Hansen discusses a poorly understood topic: when methane (natural gas, CH4) is underwater under conditions of high pressure and low temperature, it can form methane “clathrates,” a form of water ice that contains large amounts of methane inside its structure. Methane clathrates are stable at low temperature and high pressure. At warmer temperatures or lower pressures, they become unstable, releasing methane in gaseous form.
This allows the possibility of a chain reaction, in which some event (e.g., warming) triggers the release of methane, which is a potent greenhouse gas. If enough methane is released, it will warm the earth enough to destabilize more methane clathrates, releasing even more methane.
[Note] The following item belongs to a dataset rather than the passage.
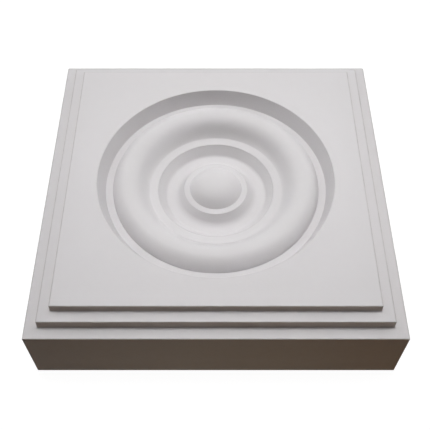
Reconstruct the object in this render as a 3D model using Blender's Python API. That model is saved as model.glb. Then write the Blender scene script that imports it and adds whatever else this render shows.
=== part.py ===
"""Rosette block for a door or window casing.

A square block whose front steps in twice to a flat face, with a turned rosette
sunk into that face. The block lies on its back: the back is the plane z = 0, the
face looks up, and the origin is the middle of the back. Lengths are in metres.
"""

import math

import bmesh
import bpy
from mathutils import Vector
from mathutils.geometry import interpolate_bezier

# The block: a square body and two shallow steps up to its face.
BLOCK_SIDE = 0.0889
BODY_THICKNESS = 0.0180
LOWER_LEDGE = 0.0031
LOWER_RISE = 0.0024
UPPER_LEDGE = 0.0030
UPPER_RISE = 0.0020
ARRIS_ROUND = 0.00023
FACE_MARGIN = 0.00765

# Levels in the rosette, as depths below the face.
OUTER_FILLET_DEPTH = 0.0042
RING_CREST_DEPTH = 0.0013
INNER_FILLET_DEPTH = 0.0058
POCKET_DEPTH = 0.0084
BUTTON_DEPTH = 0.0025

# Radii of the turned bands, as shares of the rosette's radius.
WALL_FOOT = 0.945
RING_OUTSIDE = 0.883
RING_CREST = 0.774
RING_INSIDE = 0.568
POCKET_EDGE = 0.498
POCKET_FOOT = 0.430
BOSS_FOOT = 0.335
BOSS_EDGE = 0.274
BUTTON_EDGE = 0.224

# Coves where the pocket's wall and the boss's side meet its floor, as shares too.
POCKET_COVE = 0.034
BOSS_COVE = 0.070

# How far each curve keeps the direction it starts and ends in, as shares of its width
# or its height: the button's dome, and the ring's ogee and fall.
BUTTON_CROWN = 0.60
BUTTON_LEAN = 0.20
BUTTON_SHOULDER = 0.60
OGEE_START = 0.31
OGEE_LIFT = 0.27
OGEE_SWELL = 0.68
FALL_SWELL = 0.48
FALL_DROP = 0.38

# How finely the round forms are cut into flats.
TURN_STEPS = 96
RING_STEPS = 8
COVE_STEPS = 3
DOME_STEPS = 7
ARRIS_STEPS = 2
CUTTER_OVERRUN = 0.002

FACE_HALF = BLOCK_SIDE / 2 - LOWER_LEDGE - UPPER_LEDGE
FACE_LEVEL = BODY_THICKNESS + LOWER_RISE + UPPER_RISE
ROSETTE_RADIUS = FACE_HALF - FACE_MARGIN


def clear_scene():
    for item in list(bpy.data.objects):
        bpy.data.objects.remove(item, do_unlink=True)


def at(share, depth):
    """A point of the turned outline: x is its radius and z its level."""
    return Vector((share * ROSETTE_RADIUS, 0.0, FACE_LEVEL - depth))


def curve(start, start_handle, end_handle, end, steps):
    return interpolate_bezier(start, start_handle, end_handle, end, steps + 1)


def cove(before, corner, after, radius):
    """A hollow arc of the given radius in place of a corner of the outline."""
    toward_start = (before - corner).normalized()
    toward_end = (after - corner).normalized()
    half_angle = toward_start.angle(toward_end) / 2
    reach = radius / math.tan(half_angle)
    middle = (toward_start + toward_end).normalized()
    centre = corner + middle * (radius / math.sin(half_angle))
    first = corner + toward_start * reach - centre
    last = corner + toward_end * reach - centre
    turns = [first.slerp(last, step / COVE_STEPS) for step in range(COVE_STEPS + 1)]
    return [centre + radius * turn for turn in turns]


def button_outline():
    """The button, a flattened dome from its top on the axis to its foot."""
    top = at(0.0, BUTTON_DEPTH)
    foot = at(BUTTON_EDGE, INNER_FILLET_DEPTH)
    height = top.z - foot.z
    crown = top + Vector((BUTTON_CROWN * foot.x, 0.0, 0.0))
    shoulder = foot + Vector((-BUTTON_LEAN * foot.x, 0.0, BUTTON_SHOULDER * height))
    return curve(top, crown, shoulder, foot, DOME_STEPS)


def pocket_outline():
    """The boss's flat edge, the pocket around it and the flat fillet beyond."""
    boss_edge = at(BOSS_EDGE, INNER_FILLET_DEPTH)
    boss_foot = at(BOSS_FOOT, POCKET_DEPTH)
    wall_foot = at(POCKET_FOOT, POCKET_DEPTH)
    wall_top = at(POCKET_EDGE, INNER_FILLET_DEPTH)
    boss_cove = cove(boss_edge, boss_foot, wall_foot, BOSS_COVE * ROSETTE_RADIUS)
    wall_cove = cove(boss_foot, wall_foot, wall_top, POCKET_COVE * ROSETTE_RADIUS)
    return [boss_edge] + boss_cove + wall_cove + [wall_top]


def ring_outline():
    """The raised ring: an ogee up to its crest and a rounded fall outside it."""
    inside = at(RING_INSIDE, INNER_FILLET_DEPTH)
    crest = at(RING_CREST, RING_CREST_DEPTH)
    outside = at(RING_OUTSIDE, OUTER_FILLET_DEPTH)
    inner_width = crest.x - inside.x
    inner_rise = crest.z - inside.z
    outer_width = outside.x - crest.x
    outer_fall = crest.z - outside.z
    ogee_foot = inside + Vector((OGEE_START * inner_width, 0.0, OGEE_LIFT * inner_rise))
    ogee_head = crest - Vector((OGEE_SWELL * inner_width, 0.0, 0.0))
    fall_head = crest + Vector((FALL_SWELL * outer_width, 0.0, 0.0))
    fall_foot = outside + Vector((0.0, 0.0, FALL_DROP * outer_fall))
    inner_side = curve(inside, ogee_foot, ogee_head, crest, RING_STEPS)
    outer_side = curve(crest, fall_head, fall_foot, outside, RING_STEPS)
    return inner_side + outer_side[1:]


def rim_outline():
    """The fillet's outer edge and the sloping wall, run on past the face."""
    foot = at(WALL_FOOT, OUTER_FILLET_DEPTH)
    rim = at(1.0, 0.0)
    overrun = rim + (rim - foot) * (CUTTER_OVERRUN / (rim.z - foot.z))
    return [foot, overrun]


def rosette_outline():
    """The whole turned outline, from the axis out to above the rim."""
    return button_outline() + pocket_outline() + ring_outline() + rim_outline()


def stepped_block():
    """The block without its rosette, with its outer corners a little rounded."""
    mesh = bmesh.new()
    bmesh.ops.create_cube(mesh, size=1.0)
    bmesh.ops.scale(mesh, vec=(BLOCK_SIDE, BLOCK_SIDE, BODY_THICKNESS), verts=mesh.verts)
    bmesh.ops.translate(mesh, vec=(0.0, 0.0, BODY_THICKNESS / 2), verts=mesh.verts)
    for ledge, rise in ((LOWER_LEDGE, LOWER_RISE), (UPPER_LEDGE, UPPER_RISE)):
        top = max(mesh.faces, key=lambda face: face.calc_center_median().z)
        bmesh.ops.inset_region(mesh, faces=[top], thickness=ledge, use_even_offset=True)
        raised = bmesh.ops.extrude_face_region(mesh, geom=[top])
        corners = [item for item in raised["geom"] if isinstance(item, bmesh.types.BMVert)]
        bmesh.ops.translate(mesh, vec=(0.0, 0.0, rise), verts=corners)
        bmesh.ops.delete(mesh, geom=[top], context="FACES_ONLY")
    mesh.normal_update()
    arrises = [edge for edge in mesh.edges if is_arris(edge)]
    bmesh.ops.bevel(
        mesh, geom=arrises, offset=ARRIS_ROUND, offset_type="OFFSET",
        segments=ARRIS_STEPS, profile=0.5, affect="EDGES", clamp_overlap=True,
    )
    return as_object("rosette_block", mesh)


def is_arris(edge):
    """True for an edge that stands out, apart from the ones around the back."""
    around_back = all(corner.co.z < BODY_THICKNESS / 2 for corner in edge.verts)
    return not around_back and edge.calc_face_angle_signed() > math.radians(30)


def turned_cutter():
    """The solid that the rosette is hollowed out with, spun about the axis."""
    outline = rosette_outline()
    lid_centre = Vector((0.0, 0.0, outline[-1].z))
    mesh = bmesh.new()
    corners = [mesh.verts.new(point) for point in outline + [lid_centre]]
    edges = [mesh.edges.new(pair) for pair in zip(corners, corners[1:])]
    bmesh.ops.spin(
        mesh, geom=corners + edges, axis=(0.0, 0.0, 1.0), cent=(0.0, 0.0, 0.0),
        steps=TURN_STEPS, angle=math.tau, use_merge=True,
    )
    bmesh.ops.remove_doubles(mesh, verts=mesh.verts, dist=0.000001)
    bmesh.ops.recalc_face_normals(mesh, faces=mesh.faces)
    return as_object("rosette_cutter", mesh)


def as_object(name, mesh):
    data = bpy.data.meshes.new(name)
    mesh.to_mesh(data)
    mesh.free()
    made = bpy.data.objects.new(name, data)
    bpy.context.scene.collection.objects.link(made)
    return made


def hollow_out(block, cutter):
    """Cuts the rosette into the block and keeps the result as plain faces."""
    cut = block.modifiers.new("rosette", "BOOLEAN")
    cut.operation = "DIFFERENCE"
    cut.solver = "EXACT"
    cut.object = cutter
    bpy.context.view_layer.update()
    evaluated = block.evaluated_get(bpy.context.evaluated_depsgraph_get())
    carved = bpy.data.meshes.new_from_object(evaluated)
    block.modifiers.clear()
    block.data = carved
    bpy.data.objects.remove(cutter, do_unlink=True)


def primed_finish():
    """The matt off-white priming coat that covers the whole block."""
    coat = bpy.data.materials.new("off_white_primer")
    coat.use_nodes = True
    shader = coat.node_tree.nodes["Principled BSDF"]
    shader.inputs["Base Color"].default_value = (0.70, 0.68, 0.68, 1.0)
    shader.inputs["Roughness"].default_value = 0.75
    shader.inputs["Metallic"].default_value = 0.0
    return coat


def main():
    clear_scene()
    block = stepped_block()
    hollow_out(block, turned_cutter())
    block.data.materials.clear()
    block.data.materials.append(primed_finish())
    block.data.shade_smooth()
    block.data.set_sharp_from_angle(angle=math.radians(25))


main()
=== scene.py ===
# %% [markdown]
# # A turned rosette block, primed for painting
#
# A rosette block is the square ornament that a joiner sets where the upright and the
# head of a door casing meet, so that neither board needs a mitre. Its front steps in
# twice to a flat face, and a rosette is turned into that face: a hollow with a raised
# ring, a deeper pocket and a domed button in the middle. The block is cut from
# fibreboard and leaves the workshop under one matt off-white coat of primer.
#
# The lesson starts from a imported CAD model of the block. That model fixes the size and
# the place, and this script makes the version that is looked at.

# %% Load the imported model
import math

import bmesh
import bpy
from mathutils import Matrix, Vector
from mathutils.geometry import interpolate_bezier


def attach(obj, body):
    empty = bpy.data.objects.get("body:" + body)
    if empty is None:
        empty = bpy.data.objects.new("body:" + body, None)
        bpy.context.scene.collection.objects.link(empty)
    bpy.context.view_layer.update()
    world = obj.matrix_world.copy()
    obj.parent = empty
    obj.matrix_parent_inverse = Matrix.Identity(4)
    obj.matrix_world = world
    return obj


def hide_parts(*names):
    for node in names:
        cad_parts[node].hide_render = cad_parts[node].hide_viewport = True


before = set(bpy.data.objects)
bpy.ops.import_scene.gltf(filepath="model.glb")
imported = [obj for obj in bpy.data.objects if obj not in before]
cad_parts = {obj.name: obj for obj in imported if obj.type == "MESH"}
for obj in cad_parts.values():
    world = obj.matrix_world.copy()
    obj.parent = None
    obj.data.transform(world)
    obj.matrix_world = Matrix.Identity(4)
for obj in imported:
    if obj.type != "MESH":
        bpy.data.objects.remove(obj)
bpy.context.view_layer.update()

# %% [markdown]
# ## The camera
#
# The block is seen from in front and well above, as when it lies on a table before the
# viewer. The camera could be placed by eye, but a form of straight edges tells a wrong
# angle at once: the far edge gets too long or the front too tall. So the place and the
# lens are worked out from the block's corners, and written here in block widths.

# %% Place the camera
BLOCK_SIDE = 0.0889
CAMERA_LEFT = 0.0024
CAMERA_FORWARD = 1.2706
CAMERA_UP = 1.8545
CAMERA_PITCH = 54.89
CAMERA_LENS = 58.47

camera_data = bpy.data.cameras.new("camera")
camera_data.sensor_width = 36.0
camera_data.lens = CAMERA_LENS
camera_data.clip_start = 0.01
camera = bpy.data.objects.new("camera", camera_data)
bpy.context.scene.collection.objects.link(camera)
camera.location = BLOCK_SIDE * Vector((-CAMERA_LEFT, -CAMERA_FORWARD, CAMERA_UP))
camera.rotation_euler = (math.radians(90 - CAMERA_PITCH), 0, 0)
bpy.context.scene.camera = camera
print("camera stands", round(camera.location.length, 3), "m from the block")

# %% [markdown]
# ## Two helpers for modelling as by hand
#
# An operator works on whatever is selected, and loading the model leaves its parts
# selected. So each step first clears the selection, opens one piece for editing, and
# then picks faces or edges by where they are, as a hand would click on them.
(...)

Hansen discusses the hypothesis that methane clathrates accumulate in the arctic tundra (frozen ground) and beneath sediment on the seafloor of the Arctic Ocean. How much methane clathrate is down there? Estimates vary widely, but the larger estimates are enormous. (Methane clathrates are present in the Gulf of Mexico, in a concentration high enough to defeat an attempt in May 2010 to fix the infamous Deep Horizon oil leak.) The worldwide clathrates constitute a “gun” that can be triggered, resulting in a huge rise in methane levels and global temperatures.
Hansen believes that methane clathrates may have played a crucial role in the largest mass extinction, the “end-Permian” event 251 million years ago, in which more than 90 percent of terrestrial and marine species were exterminated (147). This event was accompanied by a temperature rise of at least 6°C. Life took fifty million years to recover the diversity that it had before the mass extinction.
But hey, CO2 is good for plants, global warming is no big deal and God will save us in any case (unless he or she really does want the world to end). Just ask Rep. Shimkus.
In other words, we have nothing to fear but Republican cynicism, stupidity, ignorance, Christian extremists, and their the anti-science agenda and the greed of Big Oil and Big Coal. Piece of cake.